# Work to do:
Go through the lines below. Copy those with "from".

>> Begin

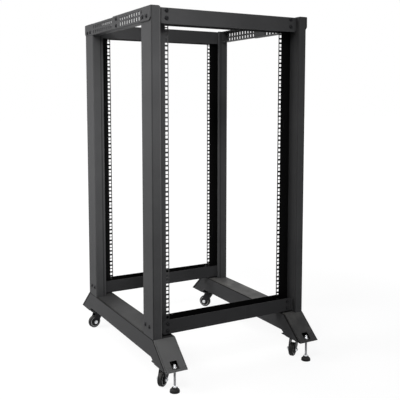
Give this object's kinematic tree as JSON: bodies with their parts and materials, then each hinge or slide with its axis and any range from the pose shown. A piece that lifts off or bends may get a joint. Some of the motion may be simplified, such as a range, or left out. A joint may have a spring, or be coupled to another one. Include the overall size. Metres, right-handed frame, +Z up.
{
  "type": "four post open frame rack",
  "caption": "Open frame rack with folded steel posts, square mounting holes, flared base channels, levelling feet and swivel casters.",
  "frame": {"origin": "on the floor, midway between the four posts", "axes": "+Z up, -Y the front, +X the right side seen from the front"},
  "size_m": [0.6293, 0.82, 1.2529],
  "materials": {
    "powder_coat": "fine textured satin powder coat",
    "caster_steel": "satin black coat",
    "zinc": "bright zinc",
    "wheel_plastic": "moulded, dark grey",
    "tread": "smooth tread",
    "pad_rubber": "matte"
  },
  "bodies": {
    "root": {"post_front_left": "powder_coat", "post_front_right": "powder_coat", "post_rear_left": "powder_coat", "post_rear_right": "powder_coat", "beam_bottom_front": "powder_coat", "beam_top_front": "powder_coat", "beam_bottom_rear": "powder_coat", "beam_top_rear": "powder_coat", "top_rail_left_front": "powder_coat", "top_rail_left_rear": "powder_coat", "base_channel_left": "powder_coat", "top_rail_right_front": "powder_coat", "top_rail_right_rear": "powder_coat", "base_channel_right": "powder_coat", "toe_plate_front_left": "powder_coat", "caster_plate_front_left": "caster_steel", "toe_plate_front_right": "powder_coat", "caster_plate_front_right": "caster_steel", "toe_plate_rear_left": "powder_coat", "caster_plate_rear_left": "caster_steel", "toe_plate_rear_right": "powder_coat", "caster_plate_rear_right": "caster_steel", "leveller_stud_left": "zinc", "leveller_nuts_left": "zinc", "leveller_pad_left": "pad_rubber", "leveller_stud_right": "zinc", "leveller_nuts_right": "zinc", "leveller_pad_right": "pad_rubber"},
    "swivel_front_left": {"caster_fork_front_left": "caster_steel", "caster_axle_front_left": "zinc"},
    "wheel_front_left": {"caster_wheel_front_left": "wheel_plastic", "caster_tyre_front_left": "tread"},
    "swivel_front_right": {"caster_fork_front_right": "caster_steel", "caster_axle_front_right": "zinc"},
    "wheel_front_right": {"caster_wheel_front_right": "wheel_plastic", "caster_tyre_front_right": "tread"},
    "swivel_rear_left": {"caster_fork_rear_left": "caster_steel", "caster_axle_rear_left": "zinc"},
    "wheel_rear_left": {"caster_wheel_rear_left": "wheel_plastic", "caster_tyre_rear_left": "tread"},
    "swivel_rear_right": {"caster_fork_rear_right": "caster_steel", "caster_axle_rear_right": "zinc"},
    "wheel_rear_right": {"caster_wheel_rear_right": "wheel_plastic", "caster_tyre_rear_right": "tread"}
  },
  "joints": [
    {"name": "swivel_front_left", "type": "hinge", "parent": "root", "child": "swivel_front_left", "pos_m": [-0.27, -0.322, 0.062], "axis": [0, 0, 1], "continuous": true},
    {"name": "spin_front_left", "type": "hinge", "parent": "swivel_front_left", "child": "wheel_front_left", "pos_m": [-0.28618, -0.33376, 0.025], "axis": [-0.5878, 0.809, 0], "continuous": true},
    {"name": "swivel_front_right", "type": "hinge", "parent": "root", "child": "swivel_front_right", "pos_m": [0.27, -0.322, 0.062], "axis": [0, 0, 1], "continuous": true},
    {"name": "spin_front_right", "type": "hinge", "parent": "swivel_front_right", "child": "wheel_front_right", "pos_m": [0.25342, -0.33318, 0.025], "axis": [-0.5592, 0.829, 0], "continuous": true},
    {"name": "swivel_rear_left", "type": "hinge", "parent": "root", "child": "swivel_rear_left", "pos_m": [-0.27, 0.322, 0.062], "axis": [0, 0, 1], "continuous": true},
    {"name": "spin_rear_left", "type": "hinge", "parent": "swivel_rear_left", "child": "wheel_rear_left", "pos_m": [-0.28975, 0.31887, 0.025], "axis": [-0.1564, 0.9877, 0], "continuous": true},
    {"name": "swivel_rear_right", "type": "hinge", "parent": "root", "child": "swivel_rear_right", "pos_m": [0.27, 0.322, 0.062], "axis": [0, 0, 1], "continuous": true},
    {"name": "spin_rear_right", "type": "hinge", "parent": "swivel_rear_right", "child": "wheel_rear_right", "pos_m": [0.25796, 0.33797, 0.025], "axis": [0.7986, 0.6018, 0], "continuous": true}
  ]
}
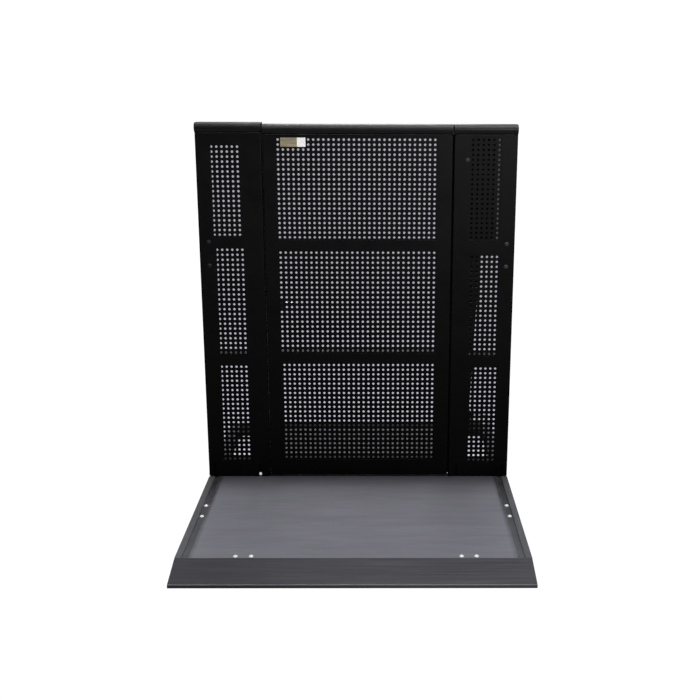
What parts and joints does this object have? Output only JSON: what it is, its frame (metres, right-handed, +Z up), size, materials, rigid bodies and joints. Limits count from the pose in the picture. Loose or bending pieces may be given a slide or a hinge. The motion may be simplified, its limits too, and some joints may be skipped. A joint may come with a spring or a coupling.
{
  "type": "stage crowd barrier door section",
  "caption": "Folding crowd-barrier section with a perforated door between two jambs, a rounded hand rail, a tread deck with toe ramp, and rear struts.",
  "frame": {"origin": "on the floor, under the middle of the upright's front face", "axes": "+X to the right as the audience sees it, +Y towards the stage side, +Z up"},
  "size_m": [1, 1.1535, 1.205],
  "materials": {
    "black_paint": "satin black powder coat",
    "sheet_paint": "satin black powder coat on perforated sheet",
    "deck_aluminium": "worn brushed mill finish",
    "zinc_steel": "zinc plated",
    "rubber": "matte",
    "label": "printed film"
  },
  "bodies": {
    "base": {"side_rail_left": "deck_aluminium", "side_rail_right": "deck_aluminium", "rail_screws_left": "zinc_steel", "rail_screws_right": "zinc_steel", "floor_pad_left": "rubber", "floor_pad_right": "rubber", "floor_pad_centre": "rubber", "front_deck": "deck_aluminium", "ramp_screws_left": "zinc_steel", "ramp_screws_right": "zinc_steel", "toe_ramp": "deck_aluminium", "front_beam": "black_paint", "deck_beam": "black_paint", "centre_beam": "black_paint", "rear_deck": "deck_aluminium", "rear_beam": "black_paint", "fold_pin_left": "zinc_steel", "fold_pin_right": "zinc_steel", "strut_foot_pin_left": "zinc_steel", "strut_foot_pin_right": "zinc_steel"},
    "right_jamb": {"right_jamb_frame": "black_paint", "right_jamb_rail": "black_paint", "right_coupling_screws": "zinc_steel", "right_jamb_sheet_top": "sheet_paint", "right_jamb_sheet_middle": "sheet_paint", "right_jamb_sheet_bottom": "sheet_paint", "right_jamb_stiffener": "black_paint", "right_strut_bracket": "black_paint", "right_strut_head_pin": "zinc_steel", "lower_hinge_jamb_leaf": "black_paint", "upper_hinge_jamb_leaf": "black_paint", "lower_hinge_pin": "zinc_steel", "upper_hinge_pin": "zinc_steel"},
    "left_jamb": {"left_jamb_frame": "black_paint", "left_jamb_rail": "black_paint", "left_coupling_screws": "zinc_steel", "left_jamb_sheet_top": "sheet_paint", "left_jamb_sheet_middle": "sheet_paint", "left_jamb_sheet_bottom": "sheet_paint", "left_strut_bracket": "black_paint", "left_strut_head_pin": "zinc_steel", "latch_keeper": "zinc_steel"},
    "door": {"door_frame": "black_paint", "door_rail": "black_paint", "door_edge_seal": "rubber", "label_plate": "label", "door_sheet_top": "sheet_paint", "door_sheet_middle": "sheet_paint", "door_sheet_bottom": "sheet_paint", "lower_hinge_door_leaf": "black_paint", "upper_hinge_door_leaf": "black_paint", "latch_housing": "zinc_steel", "drop_bolt_guide": "zinc_steel", "door_handle": "black_paint"},
    "latch_bolt": {"latch_bolt": "zinc_steel"},
    "drop_bolt": {"drop_bolt": "zinc_steel"},
    "left_strut": {"left_strut": "black_paint"},
    "right_strut": {"right_strut": "black_paint"},
    "left_lock": {"left_lock_pin": "zinc_steel"},
    "right_lock": {"right_lock_pin": "zinc_steel"}
  },
  "joints": [
    {"name": "right_fold", "type": "hinge", "parent": "base", "child": "right_jamb", "pos_m": [0, 0.02, 0.072], "axis": [1, 0, 0], "range_deg": [0, 90]},
    {"name": "left_fold", "type": "hinge", "parent": "base", "child": "left_jamb", "pos_m": [0, 0.02, 0.072], "axis": [1, 0, 0], "range_deg": [0, 90]},
    {"name": "door_swing", "type": "hinge", "parent": "right_jamb", "child": "door", "pos_m": [0.3005, 0.056, 0.6], "axis": [0, 0, -1], "range_deg": [0, 90]},
    {"name": "latch_slide", "type": "slide", "parent": "door", "child": "latch_bolt", "axis": [-1, 0, 0], "range_m": [0, 0.025]},
    {"name": "drop_bolt_slide", "type": "slide", "parent": "door", "child": "drop_bolt", "axis": [0, 0, -1], "range_m": [0, 0.028]},
    {"name": "right_strut_swing", "type": "hinge", "parent": "right_jamb", "child": "right_strut", "pos_m": [0.388, 0.066, 1.06], "axis": [-1, 0, 0], "range_deg": [0, 21.41]},
    {"name": "left_strut_swing", "type": "hinge", "parent": "left_jamb", "child": "left_strut", "pos_m": [-0.336, 0.066, 1.06], "axis": [-1, 0, 0], "range_deg": [0, 21.41]},
    {"name": "right_lock_slide", "type": "slide", "parent": "base", "child": "right_lock", "axis": [-1, 0, 0], "range_m": [0, 0.025]},
    {"name": "left_lock_slide", "type": "slide", "parent": "base", "child": "left_lock", "axis": [1, 0, 0], "range_m": [0, 0.025]}
  ],
  "couplings": [
    {"joint": "left_fold", "follows": "right_fold", "ratio": 1},
    {"joint": "right_strut_swing", "follows": "right_fold", "ratio": 0.23778},
    {"joint": "left_strut_swing", "follows": "right_fold", "ratio": 0.23778}
  ]
}
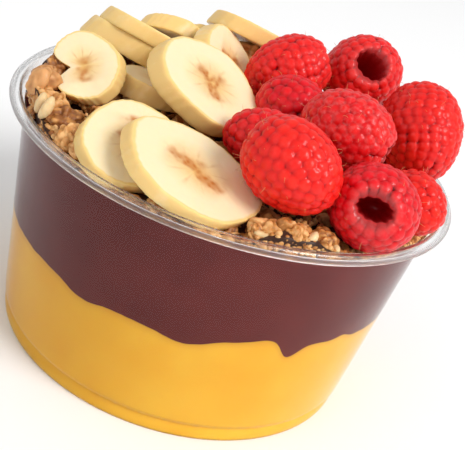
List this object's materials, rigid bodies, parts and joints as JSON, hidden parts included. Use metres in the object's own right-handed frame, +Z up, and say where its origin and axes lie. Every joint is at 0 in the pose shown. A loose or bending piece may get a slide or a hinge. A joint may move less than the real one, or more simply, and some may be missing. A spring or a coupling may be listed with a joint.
{
  "type": "acai bowl",
  "caption": "Clear plastic bowl of acai and mango puree in two layers, heaped with granola, banana slices and raspberries",
  "frame": {"origin": "centre of the underside of the bowl's foot", "axes": "+Z up; the front of the bowl, with the flat-lying banana slice at its rim, faces -Y"},
  "size_m": [0.118, 0.1178, 0.0897],
  "materials": {
    "clear_plastic": "thin clear thermoformed PET, glossy",
    "mango_puree": "smooth wet mango puree",
    "acai_puree": "thick frozen acai puree",
    "granola": "rough toasted oats, puffs and nuts",
    "banana": "moist cut banana",
    "raspberry": "satin drupelets with fine hairs"
  },
  "bodies": {
    "root": {"bowl": "clear_plastic", "mango_layer": "mango_puree", "acai_layer": "acai_puree", "granola": "granola", "banana_01": "banana", "banana_02": "banana", "banana_03": "banana", "banana_04": "banana", "banana_05": "banana", "banana_06": "banana", "banana_07": "banana", "banana_08": "banana", "banana_09": "banana", "banana_10": "banana", "banana_11": "banana", "raspberry_01": "raspberry", "raspberry_02": "raspberry", "raspberry_03": "raspberry", "raspberry_04": "raspberry", "raspberry_05": "raspberry", "raspberry_06": "raspberry", "raspberry_07": "raspberry", "raspberry_08": "raspberry", "raspberry_09": "raspberry"}
  },
  "joints": []
}
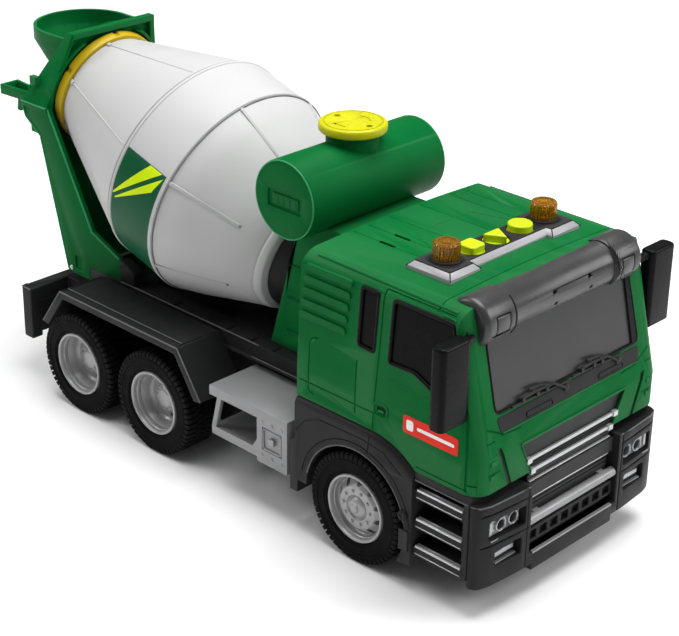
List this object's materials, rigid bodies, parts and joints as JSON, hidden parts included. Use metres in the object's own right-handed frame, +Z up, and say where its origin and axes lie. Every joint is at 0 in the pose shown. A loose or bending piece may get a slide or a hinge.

>> End

# Worked solution:
Give this object's kinematic tree as JSON: bodies with their parts and materials, then each hinge or slide with its axis and any range from the pose shown. A piece that lifts off or bends may get a joint. Some of the motion may be simplified, such as a range, or left out. A joint may have a spring, or be coupled to another one. Include the overall size. Metres, right-handed frame, +Z up.
  "frame": {"origin": "on the floor, midway between the four posts", "axes": "+Z up, -Y the front, +X the right side seen from the front"},
What parts and joints does this object have? Output only JSON: what it is, its frame (metres, right-handed, +Z up), size, materials, rigid bodies and joints. Limits count from the pose in the picture. Loose or bending pieces may be given a slide or a hinge. The motion may be simplified, its limits too, and some joints may be skipped. A joint may come with a spring or a coupling.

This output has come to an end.